Most message dilution happens in the briefing process, not in the creative execution. When multiple stakeholders each add a requirement to the brief, the result is an advertisement carrying several messages that each belong in a different piece of communication. Preventing this requires someone with the authority and conviction to make a deliberate choice: one message, one audience, one moment. That decision is harder to make than it sounds in a room full of competing priorities.
How important is consistency in advertising compared to creative novelty?
Consistency does more commercial work than novelty in most categories. A clear, consistent message delivered repeatedly to the right audience builds recognition, then trust, then reduces purchase friction over time.

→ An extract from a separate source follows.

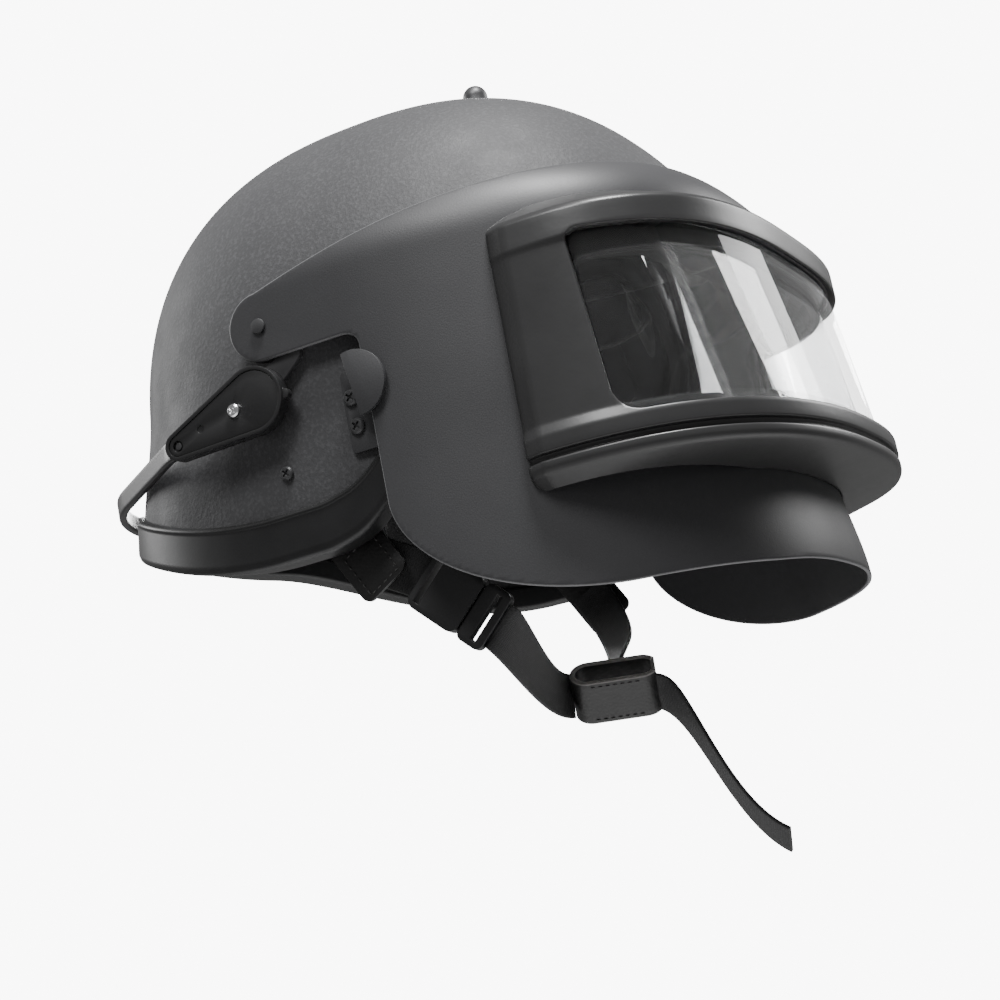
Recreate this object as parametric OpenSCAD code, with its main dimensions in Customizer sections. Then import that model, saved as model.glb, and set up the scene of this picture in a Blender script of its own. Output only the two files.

Brands that change their advertising approach too frequently are usually responding to internal boredom rather than market signals. The audience is rarely as aware of your campaign history as your internal team is. Creative novelty matters within a consistent strategic framework, not instead of one.
What is the single most common reason advertising budgets are wasted?
Clarity failure is the primary driver of advertising waste. Money is wasted when the message is unclear, the audience is assumed rather than defined, or the objective the advertising is serving is itself confused. Targeting problems and channel selection errors are secondary issues. The most expensive advertising mistakes tend to happen when organisations invest in reaching an audience before they have invested in understanding what that audience needs to hear and why they should care.